Frequently asked questions
What are the main advantages and disadvantages of building vs buying data connectors?
Building gives you full control and the ability to support any system—but it commits engineering resources to maintenance work that grows over time. Buying gets you faster deployment and vendor-managed updates, at the cost of some flexibility and a dependency on what’s supported by the vendor. For most teams, the right question isn't which is better in principle—it's which better fits the actual distribution of sources you need to support.
How do the costs compare over time?
Building can appear cheaper in year one and typically becomes more expensive by year three. The ongoing cost of maintaining a connector library—tracking API changes, handling edge cases, supporting production incidents—adds up in ways that are easy to underestimate when making the initial decision.
When should a company build custom connectors?
When no commercial option covers the source, or when the integration logic itself is core to how your product differentiates.
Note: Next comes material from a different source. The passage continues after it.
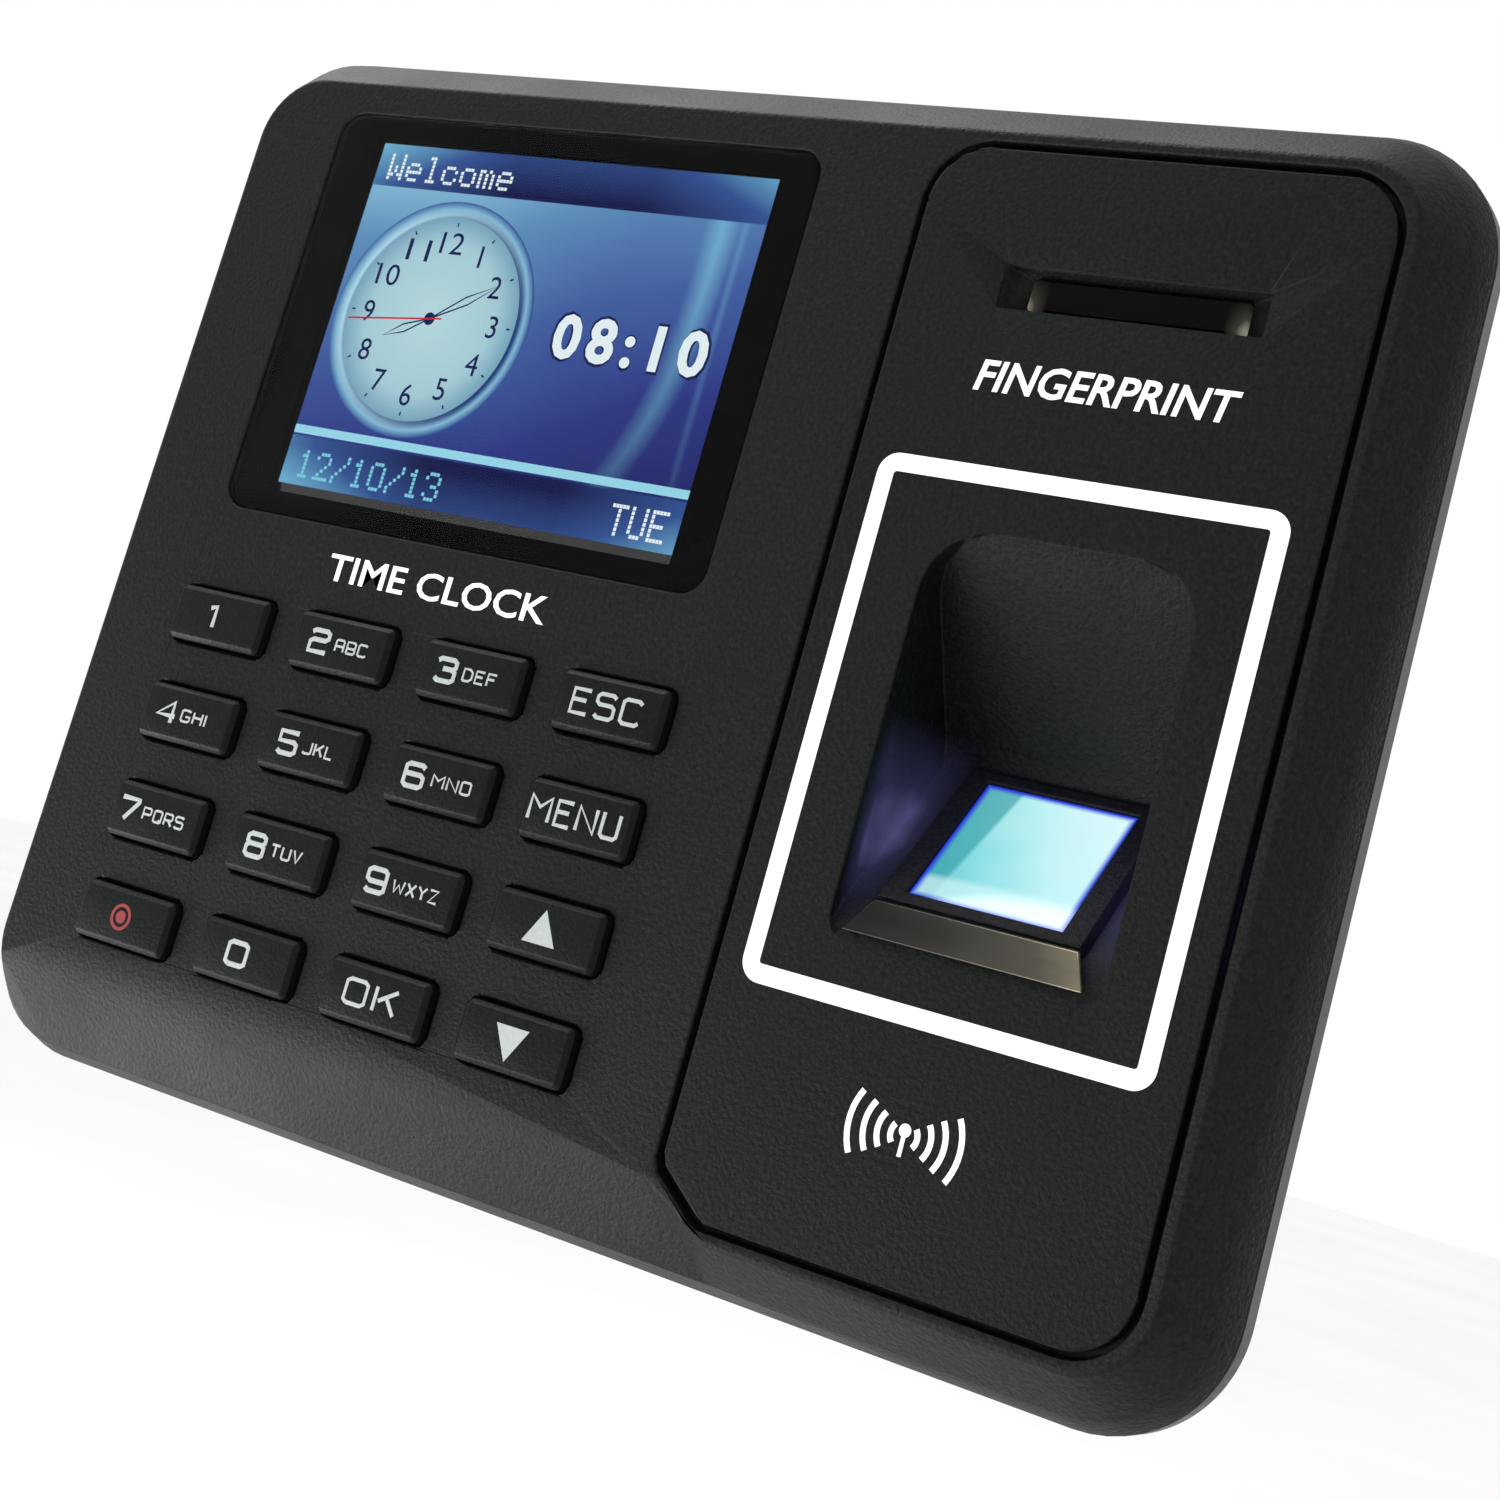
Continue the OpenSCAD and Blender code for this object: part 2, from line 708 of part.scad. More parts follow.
// A flat cable that runs back, then down or up, then back again
module flat_cable(x, w, z0, d0, z1, d1, mid) {
    t = 0.3;
    side_view(x - w / 2, x + w / 2) {
        translate([d0, z0 - t / 2]) square([mid - d0 + t, t]);
        translate([mid, min(z0, z1) - t / 2]) square([t, abs(z1 - z0) + t]);
        translate([mid, z1 - t / 2]) square([d1 - mid, t]);
    }
}

module display_cable() {
    color([0.75, 0.45, 0.15]) flat_cable(screen_x, 18, screen_z - 22, 5, 2.5, board_d - 2.2, 10.5);
}

module keypad_cable() {
    color([0.75, 0.45, 0.15]) flat_cable(keypad_x, 11, -46, mat_d + mat_t + keypad_board_t, -41,
        board_d - 2.2, 11);
}

module sensor_cable() {
    color([0.85, 0.85, 0.85]) sheet(12.2, 1.6) polygon([[15, -18.5], [15, -12.5], [22, -12.5],
        [28, -19], [34, -19], [34, -24.5], [26, -24.5], [20.5, -18.5]]);
}

module tamper_switch() {
    color([0.05, 0.05, 0.05]) block(tamper_x - 3, tamper_z - 3, board_back, 6, 6, switch_h);
}

module tamper_plunger() {
    color([0.85, 0.85, 0.83]) {
        rod(tamper_x, tamper_z, tamper_r, board_back + switch_h + tamper_travel + 0.2, plate_d - 0.1);
        rod(tamper_x, tamper_z, 2.6, 29.4, 30.6);
    }
}

// Wall plate and fasteners ----------------------------------------------------

module slot_2d() {
    translate([wall_slot_w / 2 - wall_slot_l / 2, 0]) circle(wall_slot_w / 2);
    translate([wall_slot_l / 2 - wall_slot_w / 2, 0]) circle(wall_slot_w / 2);
    square([wall_slot_l - wall_slot_w, wall_slot_w], center = true);
}

module wall_plate() {
    color([0.7, 0.71, 0.72]) {
        difference() {
            sheet(plate_d, plate_t) rounded(plate_w, plate_h, 3);
            for (sx = [-1, 1], sz = [-1, 1])
                sheet(plate_d - 1, 4) translate([sx * wall_hole_x / 2, sz * wall_hole_z / 2]) slot_2d();
            sheet(plate_d - 1, 4) translate([cable_hole_x, cable_hole_z])
                rounded(cable_hole[0], cable_hole[1], 2);
        }
        for (s = [-1, 1]) {
            block(s * hook_x - hook_w / 2, hook_z, plate_d - 3.6, hook_w, 1.4, 3.8);
            block(s * hook_x - hook_w / 2, hook_z, plate_d - 3.6, hook_w, 3.4, 1.4);
        }
        block(-8, lock_tab_z, plate_d, 16, 20, plate_t);
        difference() {
            block(-8, lock_tab_z, 28, 16, 1.5, plate_d - 28 + 0.1);
            translate([0, lock_screw_d - body_d, lock_tab_z - 1]) cylinder(r = 1.65, h = 4);
        }
    }
}

module lock_screw() {
    color([0.75, 0.76, 0.78]) translate([0, lock_screw_d - body_d, lock_seat_z]) difference() {
        union() {
            translate([0, 0, -1.8]) cylinder(r = 2.9, h = 1.8);
            translate([0, 0, -0.1]) cylinder(r = 1.6, h = 6.5);
        }
        translate([0, 0, -2.8]) cylinder(r = 1.2, h = 2, $fn = 6);
    }
}

module screw(x, z, head_d, head_r, head_t, shank_r, tip_d) {
    difference() {
        union() {
            rod(x, z, head_r, head_d, head_d + head_t);
            rod(x, z, shank_r, tip_d, head_d + 0.1);
        }
        block(x - head_r, z - 0.3, head_d + head_t * 0.5, 2 * head_r, 0.6, head_t);
        block(x - 0.3, z - head_r, head_d + head_t * 0.5, 0.6, 2 * head_r, head_t);
    }
}

module cover_screws() {
    color([0.6, 0.6, 0.62]) for (sx = [-1, 1], sz = [-1, 1])
        screw(sx * cover_screw[0], sz * cover_screw[1], 16, 2.8, 1.8, 1.2, 5.5);
}

module board_screws() {
    color([0.75, 0.75, 0.77]) translate([0, 2 * (board_d - body_d), 0]) mirror([0, 1, 0])
        for (sx = [-1, 1], sz = [-1, 1])
            screw(board_x + sx * board_hole[0], board_z + sz * board_hole[1], board_d, 2.8, 1.8, 1.2,
                board_d - 8);
}

module small_screw(x, z, d, tip_d) {
    screw(x, z, d, 1.9, 1.2, 0.9, tip_d);
}

module small_screws() {
    keypad_back = mat_d + mat_t + keypad_board_t;
    color([0.75, 0.75, 0.77]) for (s = [-1, 1]) {
        small_screw(screen_x + s * display_screw_x, screen_z, 5.4, 2.6);
        small_screw(panel_x + s * antenna_screw_x, antenna_z, 5.4, 2.6);
        for (t = [-1, 1])
            small_screw(keypad_x + s * 2 * key_pitch_x, keypad_z + t * key_pitch_z, keypad_back, 4.2);
        for (z = panel_screw_z) small_screw(panel_x + s * panel_screw_x, z, 4.2, 1.1);
    }
}

front_cover();
sensor_panel();
rear_cover();
screen_window();
display_gasket();
lcd_panel();
lcd_frame();
status_lens();
status_light_board();
status_leds();
sensor_prism();
sensor_bezel();
sensor_lip();
sensor_housing();
sensor_camera_lens();
sensor_board();
sensor_leds();
keypad_mat();
keypad_board();
main_board();
processor_chips();
cable_headers();
clock_battery();
clock_battery_holder();
speaker();
reader_antenna_board();
reader_antenna_coil();
network_jack();
power_jack();
terminal_block();
terminal_screws();
display_cable();
keypad_cable();
sensor_cable();
tamper_switch();
tamper_plunger();
wall_plate();
lock_screw();
cover_screws();
board_screws();
small_screws();
for (i = [0:15]) key(i);
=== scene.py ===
import math

import bmesh
import bpy
from mathutils import Matrix, Vector


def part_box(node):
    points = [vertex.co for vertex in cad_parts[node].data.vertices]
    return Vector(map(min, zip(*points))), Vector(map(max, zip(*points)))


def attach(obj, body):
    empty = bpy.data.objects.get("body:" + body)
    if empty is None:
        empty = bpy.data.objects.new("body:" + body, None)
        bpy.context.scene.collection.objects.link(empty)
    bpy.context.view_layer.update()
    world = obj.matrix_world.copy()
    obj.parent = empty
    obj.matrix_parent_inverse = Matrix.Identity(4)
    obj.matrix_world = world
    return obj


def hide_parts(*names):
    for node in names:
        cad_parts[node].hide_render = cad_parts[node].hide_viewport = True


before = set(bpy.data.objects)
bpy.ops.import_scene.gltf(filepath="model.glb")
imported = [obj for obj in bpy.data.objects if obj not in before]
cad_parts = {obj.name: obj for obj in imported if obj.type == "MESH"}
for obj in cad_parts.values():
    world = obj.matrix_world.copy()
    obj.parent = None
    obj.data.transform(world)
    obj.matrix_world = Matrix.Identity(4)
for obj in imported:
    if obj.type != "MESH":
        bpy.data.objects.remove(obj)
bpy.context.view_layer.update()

# The row's frame: the wall plane is y = 0 and the front face looks along -y
MM = 0.001
FACE_Y = -36 * MM
BASE = "terminal"

# Depths of the screen's picture layers behind the front face, in millimetres
GROUND_D = 2.08
BANNER_D = 2.065
RIM_D = 2.05
DIAL_D = 2.035
WORD_D = 2.02
HAND_D = 2.005
HUB_D = 1.99

# Thickness of one such layer and of the window's black border, in millimetres
LAYER_T = 0.01
BORDER_T = 0.02

# Size of the lit picture and height of its banners, in millimetres
LIT_W = 58.2
LIT_H = 43.6
TOP_BANNER_H = 5.4
FOOT_BANNER_H = 6.0

# Pitch of the screen's rows of dots in millimetres, and a Wave texture's own in metres
ROW_PITCH = 0.24
WAVE = 0.314

# Thickness of the printed ink, in millimetres
INK = 0.03

# An edge of the housing sharper than this, in degrees, is rounded
SHARP = 32

# Each key's big mark with its left and right ends, then its small letters with theirs,
# in millimetres from the key's middle
LEGENDS = {
    "key_1": ("1", -1.6, -0.1, "", 0, 0), "key_2": ("2", -4.5, -1.3, "ABC", -0.5, 4.4),
    "key_3": ("3", -4.8, -1.6, "DEF", -0.8, 4.0), "key_4": ("4", -4.8, -1.4, "GHI", -0.8, 3.3),
    "key_5": ("5", -4.5, -1.3, "JKL", -0.6, 4.0), "key_6": ("6", -4.8, -1.6, "MNO", -0.7, 4.9),
    "key_7": ("7", -5.8, -2.5, "PQRS", -1.9, 4.8), "key_8": ("8", -4.6, -1.4, "TUV", -0.7, 4.1),
    "key_9": ("9", -5.6, -2.4, "WXYZ", -1.7, 4.8), "key_0": ("0", -2.6, 0.8, "", 0, 0),
    "key_esc": ("ESC", -4.9, 4.5, "", 0, 0), "key_menu": ("MENU", -6.3, 5.8, "", 0, 0),
    "key_ok": ("OK", -4.0, 3.6, "", 0, 0),
}
ALL_KEYS = list(LEGENDS) + ["key_up", "key_down", "key_bell"]

# Squared letters: each stroke is a run of points, two digits a point, on a 6 by 9 grid
LETTERS = {
    "A": "000819596860 0464", "B": "00095968655404 5463615000", "C": "6859190801105061",
    "D": "00094967624000", "E": "69090060 0555", "F": "690900 0555",
    "G": "68591908011050616434", "H": "0009 6069 0565", "I": "0009", "J": "6961501001",
    "K": "0009 6914 3660", "L": "090060", "M": "0009356960", "N": "00096069",
    "O": "105061685919080110", "P": "00095968655404", "Q": "105061685919080110 4260",
    "R": "00095968655404 3460", "S": "685919080615556461501001", "T": "0969 3930",
    "U": "090110506169", "V": "093069", "W": "0910365069", "X": "0960 0069",
    "Y": "093569 3530", "Z": "09690060", "0": "105061685919080110", "1": "082920",
    "2": "08195968665515040060", "3": "08195968665525 556461501001", "4": "50590363",
    "5": "690905556461501001", "6": "6859190801105061645505", "7": "09696820",
    "8": "15060819596866551504011050616455", "9": "0110506168591908051464",
}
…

Those cases are real, but they're narrower than most teams assume at the start.
What maintenance challenges come with building connectors?
Every connector you build is a connector you own indefinitely. APIs change, authentication schemes get deprecated, and edge cases surface after the connector is live. That's not a one-time cost—it's an ongoing claim on engineering time.
How does buying connectors impact time-to-market?
For standard integrations, buying compresses deployment from months to weeks. More importantly, it keeps that timeline stable—a commercial connector for Salesforce doesn't get slower to deploy because Salesforce changed its OAuth flow last quarter.